「国家」という体をなしていれば、
どうしたって互助的な要素は生まれる。
イデオロギーが左に偏っていなかったとしても、
今や政治における中道はだいぶ左寄りだ。
不満を挙げればキリがないのかもしれないけれど、
「福祉」という観点でいえば日本はだいぶ恵まれている。
最悪働かなくても経済的に死ぬことはない。
カジュアルに精神疾患の診断を受けることができるし、ジャッジが厳しくなったとはいえ、コロナ禍ということもあり生活保護の受給者は増加傾向にある。
衆議院選挙で躍進したある政党は、声高にベーシックインカムを進めると主張していたし、世論も同調する向きがある。
かつてないほどにその機運は高まっているのかもしれない。
政府与党にしても総理を筆頭に「賃金を上げる」と掲げており、
具体的な施策として税制優遇措置により企業の内部留保にメスを入れるとのこと、
思い切ったこと言いだしたと感心する。
「格差が広がっている」というのは間違いない。
世界的な潮流の多分に漏れず日本でもその傾向は進んでいる。
トマ・ピケティが主張したように、労働賃金の上昇率よりも、投資による利益の上昇率のほうが上をいっているのだから当たり前だ。
お金がある人のところにさらにお金が集まる仕組み、
お金のある人がルールを作っているのだからそれは当たり前のことなのだろう。
そうなってくると、資本主義社会において政治はどのように「富の再分配」を行うべきなのだろうか。
適当な方針が思い当たらない。
あまりにもガチガチに面倒を見ることになると、自由のないお隣の大国のようになってしまうし、努力した分が賃金として跳ね返りにくくなるだろう。
バランスよく徴収して、バランスよく分配する。
全ての人が得をする方針など存在しない。
おまけにしがらみもあるだろう。
その中で適切に公費を運営することが、ある意味では唯一の政治家の仕事と言えるかもしれない。

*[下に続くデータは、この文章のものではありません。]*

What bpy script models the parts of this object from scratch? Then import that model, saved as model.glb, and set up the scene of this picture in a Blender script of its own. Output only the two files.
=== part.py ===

普段はあまり意識しないけれど、国という枠組みにしたって、結局は「何かに所属すること」になるのだろう。
日本国に所属して、日本国に税金を納めている。
その見返りとして補償や保険を含めた公共サービスを受ける。
そういうシステムなのだ。
国が破綻すればそのシステムも破綻する。
少子化に伴う国の未来に対する見通しは厳しいものになっている。
大きな目で見れば、独り身の私ですら、そこにリソースを集中させることは至極真っ当に思う。
政府の進めている「18歳以下への給付金」という経済対策、
「給付金」というのは、最も単純な「富の再分配」の形だけれども、
わかりやすい分、それは諸刃の剣なのだ。
恩恵を受ける人にとっては、わかりやすくポピュリズム的な効果を期待できる一方で、恩恵を受けない人にとっては逆ポピュリズムと言うべきか、わかりやすい反感を買う。
子供のいない生活困窮者はたくさんいるし、
子だくさんでも生活に困らない富裕層もいるだろう。
どこで線引きをしたところで反感が出るのは当たり前だ。
しかし、わかりにくい形での経済政策を行なったところで、国民が効果を実感できなければ意味がない。

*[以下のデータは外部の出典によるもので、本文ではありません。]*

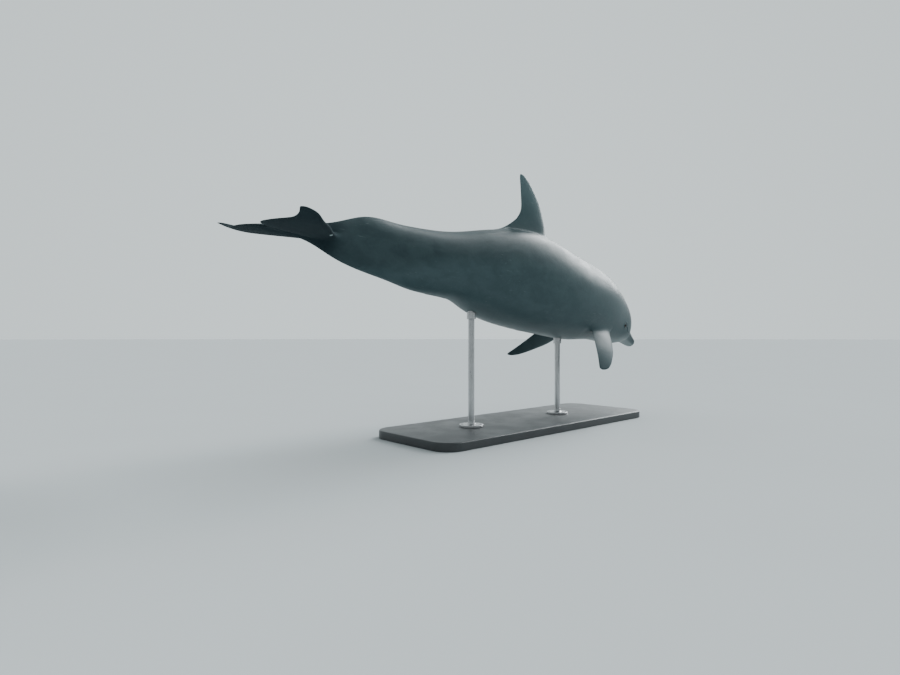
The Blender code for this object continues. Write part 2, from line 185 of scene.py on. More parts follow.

そう考えると、一人当たりの金額を減らしてでも、もう一度、全国民への再分配をした方が効果はあったのではないだろうか。
いずれにしても、経済に公金を注入する必要はある。
だけれども「やり方」は吟味しなければならない。
見えないところでは利権が絡んでいたとしても、表向きには「平等」に見せる。
誰もがスマホという高性能カメラを持ち歩き、指先一つで世界に対して情報を発信できる。
そんな一億総ジャーナリスト時代なのだから、片手落ちのような甘さは命取りになる。
大変な時代になったものだ。
求められるものはどんどん高くなっていく。